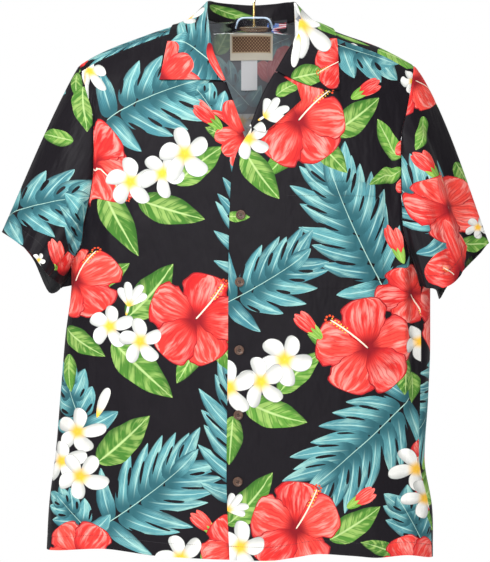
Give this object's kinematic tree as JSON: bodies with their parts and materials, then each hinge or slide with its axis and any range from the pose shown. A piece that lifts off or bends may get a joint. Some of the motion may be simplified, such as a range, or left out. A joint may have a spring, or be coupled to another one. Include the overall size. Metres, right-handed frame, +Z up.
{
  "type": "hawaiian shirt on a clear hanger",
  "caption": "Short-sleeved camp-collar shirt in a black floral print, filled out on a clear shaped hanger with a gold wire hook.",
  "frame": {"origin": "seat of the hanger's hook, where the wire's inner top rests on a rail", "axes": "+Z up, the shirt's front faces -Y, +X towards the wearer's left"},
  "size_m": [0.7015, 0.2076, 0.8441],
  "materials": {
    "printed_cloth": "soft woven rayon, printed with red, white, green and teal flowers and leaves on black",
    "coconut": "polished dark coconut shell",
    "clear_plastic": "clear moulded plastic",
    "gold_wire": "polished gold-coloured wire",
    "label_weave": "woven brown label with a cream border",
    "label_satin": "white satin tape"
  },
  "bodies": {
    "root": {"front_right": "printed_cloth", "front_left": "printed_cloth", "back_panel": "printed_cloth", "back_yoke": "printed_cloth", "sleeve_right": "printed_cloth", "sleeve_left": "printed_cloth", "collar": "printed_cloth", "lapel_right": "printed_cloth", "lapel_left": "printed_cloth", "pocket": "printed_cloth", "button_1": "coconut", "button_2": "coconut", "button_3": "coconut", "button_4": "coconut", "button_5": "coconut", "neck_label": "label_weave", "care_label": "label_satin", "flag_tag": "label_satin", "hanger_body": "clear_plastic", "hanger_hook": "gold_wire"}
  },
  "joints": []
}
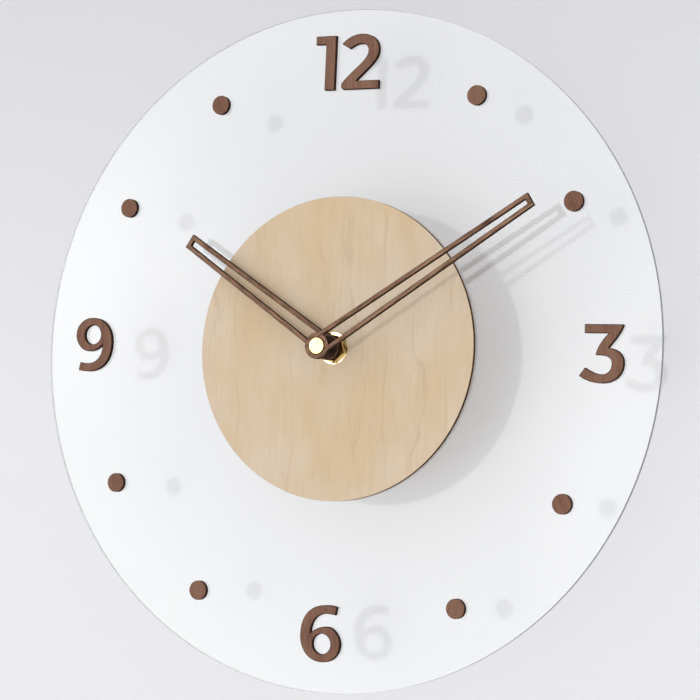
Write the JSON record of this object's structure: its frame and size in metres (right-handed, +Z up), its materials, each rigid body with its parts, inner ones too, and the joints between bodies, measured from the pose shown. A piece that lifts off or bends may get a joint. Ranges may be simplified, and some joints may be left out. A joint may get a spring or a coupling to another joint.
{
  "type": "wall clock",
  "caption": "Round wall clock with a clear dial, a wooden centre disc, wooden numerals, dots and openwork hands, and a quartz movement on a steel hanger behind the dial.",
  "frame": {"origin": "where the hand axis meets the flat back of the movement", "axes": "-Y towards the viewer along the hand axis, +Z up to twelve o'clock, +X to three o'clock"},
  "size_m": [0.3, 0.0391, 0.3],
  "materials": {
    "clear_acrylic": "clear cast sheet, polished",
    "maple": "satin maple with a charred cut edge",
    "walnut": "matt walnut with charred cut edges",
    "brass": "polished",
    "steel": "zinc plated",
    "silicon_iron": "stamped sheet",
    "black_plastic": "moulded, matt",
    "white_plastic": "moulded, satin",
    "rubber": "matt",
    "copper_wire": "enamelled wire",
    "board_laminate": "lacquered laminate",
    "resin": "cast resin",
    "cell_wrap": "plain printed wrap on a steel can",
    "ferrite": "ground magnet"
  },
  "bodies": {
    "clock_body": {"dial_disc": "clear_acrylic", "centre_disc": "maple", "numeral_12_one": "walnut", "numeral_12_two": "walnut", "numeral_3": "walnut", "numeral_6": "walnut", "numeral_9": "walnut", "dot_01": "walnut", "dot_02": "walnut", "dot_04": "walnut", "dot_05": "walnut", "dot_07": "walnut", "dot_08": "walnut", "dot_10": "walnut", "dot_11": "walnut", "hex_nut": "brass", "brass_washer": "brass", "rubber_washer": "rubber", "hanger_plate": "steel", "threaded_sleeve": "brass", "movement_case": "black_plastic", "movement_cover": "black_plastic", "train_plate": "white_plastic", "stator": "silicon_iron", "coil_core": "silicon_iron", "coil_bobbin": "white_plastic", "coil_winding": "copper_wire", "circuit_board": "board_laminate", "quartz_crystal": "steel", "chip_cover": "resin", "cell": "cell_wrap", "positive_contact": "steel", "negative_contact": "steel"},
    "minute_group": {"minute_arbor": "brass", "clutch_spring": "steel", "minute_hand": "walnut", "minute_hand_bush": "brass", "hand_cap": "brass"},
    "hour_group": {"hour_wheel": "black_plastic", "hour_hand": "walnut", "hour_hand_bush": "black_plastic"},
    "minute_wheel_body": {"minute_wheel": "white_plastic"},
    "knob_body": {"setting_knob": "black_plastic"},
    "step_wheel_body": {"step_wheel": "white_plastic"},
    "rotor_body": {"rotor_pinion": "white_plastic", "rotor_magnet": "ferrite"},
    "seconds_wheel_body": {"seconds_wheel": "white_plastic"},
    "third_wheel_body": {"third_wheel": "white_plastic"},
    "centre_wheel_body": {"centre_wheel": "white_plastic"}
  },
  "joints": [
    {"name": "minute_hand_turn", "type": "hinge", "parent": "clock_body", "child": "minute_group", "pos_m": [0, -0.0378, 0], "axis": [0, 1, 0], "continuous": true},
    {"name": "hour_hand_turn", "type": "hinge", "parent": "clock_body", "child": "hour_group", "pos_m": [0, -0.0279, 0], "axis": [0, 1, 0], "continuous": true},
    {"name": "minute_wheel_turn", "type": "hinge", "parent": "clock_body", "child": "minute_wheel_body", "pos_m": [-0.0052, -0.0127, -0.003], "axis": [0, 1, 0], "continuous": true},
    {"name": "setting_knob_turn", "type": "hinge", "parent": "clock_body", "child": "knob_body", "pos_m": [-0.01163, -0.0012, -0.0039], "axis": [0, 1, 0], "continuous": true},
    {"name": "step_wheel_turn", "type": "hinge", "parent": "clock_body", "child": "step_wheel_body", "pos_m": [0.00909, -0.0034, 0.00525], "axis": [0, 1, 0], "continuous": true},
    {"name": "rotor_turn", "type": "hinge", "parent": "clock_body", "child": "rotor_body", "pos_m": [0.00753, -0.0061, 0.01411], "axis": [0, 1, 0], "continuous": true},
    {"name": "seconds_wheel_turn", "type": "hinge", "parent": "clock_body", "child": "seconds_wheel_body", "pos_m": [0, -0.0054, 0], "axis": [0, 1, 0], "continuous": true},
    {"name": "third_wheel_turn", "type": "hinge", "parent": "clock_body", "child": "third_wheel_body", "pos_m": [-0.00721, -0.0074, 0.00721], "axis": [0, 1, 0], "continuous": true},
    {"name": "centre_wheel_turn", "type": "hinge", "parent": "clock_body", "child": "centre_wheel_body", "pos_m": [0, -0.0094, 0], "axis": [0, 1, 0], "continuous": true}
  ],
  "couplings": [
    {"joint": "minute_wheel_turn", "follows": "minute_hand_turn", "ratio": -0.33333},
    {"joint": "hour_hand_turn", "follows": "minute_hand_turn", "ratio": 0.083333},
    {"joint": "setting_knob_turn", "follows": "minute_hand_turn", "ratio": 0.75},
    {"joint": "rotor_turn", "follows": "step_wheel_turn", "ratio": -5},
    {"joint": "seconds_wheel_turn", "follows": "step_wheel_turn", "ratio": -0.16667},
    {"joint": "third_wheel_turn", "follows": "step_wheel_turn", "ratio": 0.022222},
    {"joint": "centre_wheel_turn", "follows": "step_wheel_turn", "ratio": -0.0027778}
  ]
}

__What is needed__
Make a verbatim copy of every entry shown above.

__Written reply__
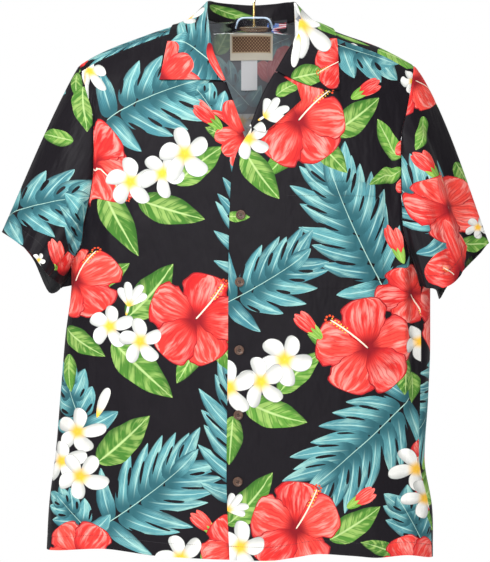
Give this object's kinematic tree as JSON: bodies with their parts and materials, then each hinge or slide with its axis and any range from the pose shown. A piece that lifts off or bends may get a joint. Some of the motion may be simplified, such as a range, or left out. A joint may have a spring, or be coupled to another one. Include the overall size. Metres, right-handed frame, +Z up.
{
  "type": "hawaiian shirt on a clear hanger",
  "caption": "Short-sleeved camp-collar shirt in a black floral print, filled out on a clear shaped hanger with a gold wire hook.",
  "frame": {"origin": "seat of the hanger's hook, where the wire's inner top rests on a rail", "axes": "+Z up, the shirt's front faces -Y, +X towards the wearer's left"},
  "size_m": [0.7015, 0.2076, 0.8441],
  "materials": {
    "printed_cloth": "soft woven rayon, printed with red, white, green and teal flowers and leaves on black",
    "coconut": "polished dark coconut shell",
    "clear_plastic": "clear moulded plastic",
    "gold_wire": "polished gold-coloured wire",
    "label_weave": "woven brown label with a cream border",
    "label_satin": "white satin tape"
  },
  "bodies": {
    "root": {"front_right": "printed_cloth", "front_left": "printed_cloth", "back_panel": "printed_cloth", "back_yoke": "printed_cloth", "sleeve_right": "printed_cloth", "sleeve_left": "printed_cloth", "collar": "printed_cloth", "lapel_right": "printed_cloth", "lapel_left": "printed_cloth", "pocket": "printed_cloth", "button_1": "coconut", "button_2": "coconut", "button_3": "coconut", "button_4": "coconut", "button_5": "coconut", "neck_label": "label_weave", "care_label": "label_satin", "flag_tag": "label_satin", "hanger_body": "clear_plastic", "hanger_hook": "gold_wire"}
  },
  "joints": []
}
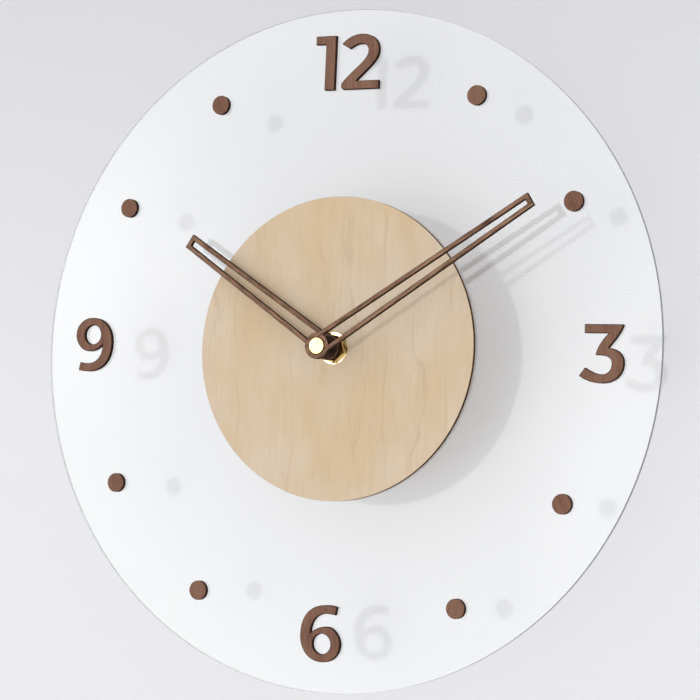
Write the JSON record of this object's structure: its frame and size in metres (right-handed, +Z up), its materials, each rigid body with its parts, inner ones too, and the joints between bodies, measured from the pose shown. A piece that lifts off or bends may get a joint. Ranges may be simplified, and some joints may be left out. A joint may get a spring or a coupling to another joint.
{
  "type": "wall clock",
  "caption": "Round wall clock with a clear dial, a wooden centre disc, wooden numerals, dots and openwork hands, and a quartz movement on a steel hanger behind the dial.",
  "frame": {"origin": "where the hand axis meets the flat back of the movement", "axes": "-Y towards the viewer along the hand axis, +Z up to twelve o'clock, +X to three o'clock"},
  "size_m": [0.3, 0.0391, 0.3],
  "materials": {
    "clear_acrylic": "clear cast sheet, polished",
    "maple": "satin maple with a charred cut edge",
    "walnut": "matt walnut with charred cut edges",
    "brass": "polished",
    "steel": "zinc plated",
    "silicon_iron": "stamped sheet",
    "black_plastic": "moulded, matt",
    "white_plastic": "moulded, satin",
    "rubber": "matt",
    "copper_wire": "enamelled wire",
    "board_laminate": "lacquered laminate",
    "resin": "cast resin",
    "cell_wrap": "plain printed wrap on a steel can",
    "ferrite": "ground magnet"
  },
  "bodies": {
    "clock_body": {"dial_disc": "clear_acrylic", "centre_disc": "maple", "numeral_12_one": "walnut", "numeral_12_two": "walnut", "numeral_3": "walnut", "numeral_6": "walnut", "numeral_9": "walnut", "dot_01": "walnut", "dot_02": "walnut", "dot_04": "walnut", "dot_05": "walnut", "dot_07": "walnut", "dot_08": "walnut", "dot_10": "walnut", "dot_11": "walnut", "hex_nut": "brass", "brass_washer": "brass", "rubber_washer": "rubber", "hanger_plate": "steel", "threaded_sleeve": "brass", "movement_case": "black_plastic", "movement_cover": "black_plastic", "train_plate": "white_plastic", "stator": "silicon_iron", "coil_core": "silicon_iron", "coil_bobbin": "white_plastic", "coil_winding": "copper_wire", "circuit_board": "board_laminate", "quartz_crystal": "steel", "chip_cover": "resin", "cell": "cell_wrap", "positive_contact": "steel", "negative_contact": "steel"},
    "minute_group": {"minute_arbor": "brass", "clutch_spring": "steel", "minute_hand": "walnut", "minute_hand_bush": "brass", "hand_cap": "brass"},
    "hour_group": {"hour_wheel": "black_plastic", "hour_hand": "walnut", "hour_hand_bush": "black_plastic"},
    "minute_wheel_body": {"minute_wheel": "white_plastic"},
    "knob_body": {"setting_knob": "black_plastic"},
    "step_wheel_body": {"step_wheel": "white_plastic"},
    "rotor_body": {"rotor_pinion": "white_plastic", "rotor_magnet": "ferrite"},
    "seconds_wheel_body": {"seconds_wheel": "white_plastic"},
    "third_wheel_body": {"third_wheel": "white_plastic"},
    "centre_wheel_body": {"centre_wheel": "white_plastic"}
  },
  "joints": [
    {"name": "minute_hand_turn", "type": "hinge", "parent": "clock_body", "child": "minute_group", "pos_m": [0, -0.0378, 0], "axis": [0, 1, 0], "continuous": true},
    {"name": "hour_hand_turn", "type": "hinge", "parent": "clock_body", "child": "hour_group", "pos_m": [0, -0.0279, 0], "axis": [0, 1, 0], "continuous": true},
    {"name": "minute_wheel_turn", "type": "hinge", "parent": "clock_body", "child": "minute_wheel_body", "pos_m": [-0.0052, -0.0127, -0.003], "axis": [0, 1, 0], "continuous": true},
    {"name": "setting_knob_turn", "type": "hinge", "parent": "clock_body", "child": "knob_body", "pos_m": [-0.01163, -0.0012, -0.0039], "axis": [0, 1, 0], "continuous": true},
    {"name": "step_wheel_turn", "type": "hinge", "parent": "clock_body", "child": "step_wheel_body", "pos_m": [0.00909, -0.0034, 0.00525], "axis": [0, 1, 0], "continuous": true},
    {"name": "rotor_turn", "type": "hinge", "parent": "clock_body", "child": "rotor_body", "pos_m": [0.00753, -0.0061, 0.01411], "axis": [0, 1, 0], "continuous": true},
    {"name": "seconds_wheel_turn", "type": "hinge", "parent": "clock_body", "child": "seconds_wheel_body", "pos_m": [0, -0.0054, 0], "axis": [0, 1, 0], "continuous": true},
    {"name": "third_wheel_turn", "type": "hinge", "parent": "clock_body", "child": "third_wheel_body", "pos_m": [-0.00721, -0.0074, 0.00721], "axis": [0, 1, 0], "continuous": true},
    {"name": "centre_wheel_turn", "type": "hinge", "parent": "clock_body", "child": "centre_wheel_body", "pos_m": [0, -0.0094, 0], "axis": [0, 1, 0], "continuous": true}
  ],
  "couplings": [
    {"joint": "minute_wheel_turn", "follows": "minute_hand_turn", "ratio": -0.33333},
    {"joint": "hour_hand_turn", "follows": "minute_hand_turn", "ratio": 0.083333},
    {"joint": "setting_knob_turn", "follows": "minute_hand_turn", "ratio": 0.75},
    {"joint": "rotor_turn", "follows": "step_wheel_turn", "ratio": -5},
    {"joint": "seconds_wheel_turn", "follows": "step_wheel_turn", "ratio": -0.16667},
    {"joint": "third_wheel_turn", "follows": "step_wheel_turn", "ratio": 0.022222},
    {"joint": "centre_wheel_turn", "follows": "step_wheel_turn", "ratio": -0.0027778}
  ]
}